Abstract

There could scarcely be a novel more searingly critical of social contradictions than Thomas Hardy's last, and arguably the last Victorian one, Jude the Obscure. Between its Pauline epigraph (“the letter killeth”) and its unforgettable tragedy (“done because we are too menny”), Jude bears out in its plot an indictment of law's inherent abjections and an interrogation of the value of life that seem to precociously articulate the consensus of today's hegemonic biopolitical theory: that human institutions tend inexorably to subjugate humanity itself. Yet the form of the novel develops another theory of the political, another conception of the letter of the law. In ways legible from the presentation of the epigraph onward, that form is conspicuously experimental about typography, the lining and lettering of the letter. The form is also, as Hardy himself repeatedly maintained, “geometrically constructed,” riveted by the study of lines and shapes.
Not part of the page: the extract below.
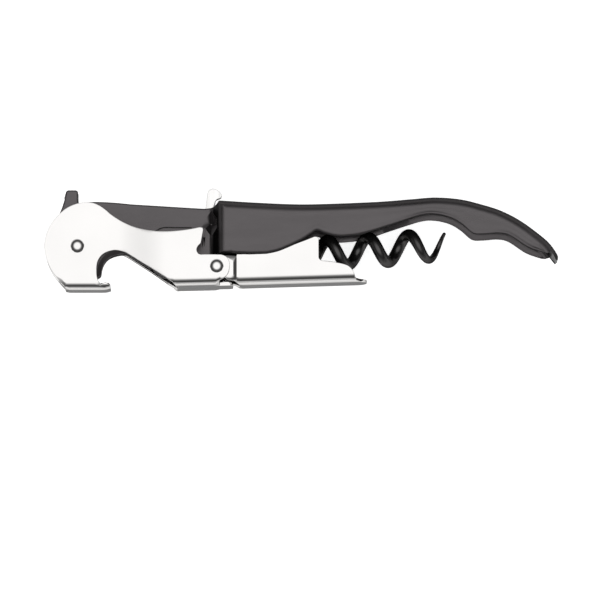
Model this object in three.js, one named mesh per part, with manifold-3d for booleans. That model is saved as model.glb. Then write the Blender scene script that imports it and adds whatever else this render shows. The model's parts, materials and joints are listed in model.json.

Reading Jude's manifold geometric imagery in the context of the revolutionary non-Euclidean break in Victorian-era mathematics and tracing the novel's bold typographic experiments, this essay highlights Hardy's surprising exuberance about the shape of letters. Typography and geometry are unexpectedly crucial to the political imaginary of Jude the Obscure, which projects the malleability of social lineaments even as it tells the tale of lethally rigid norms.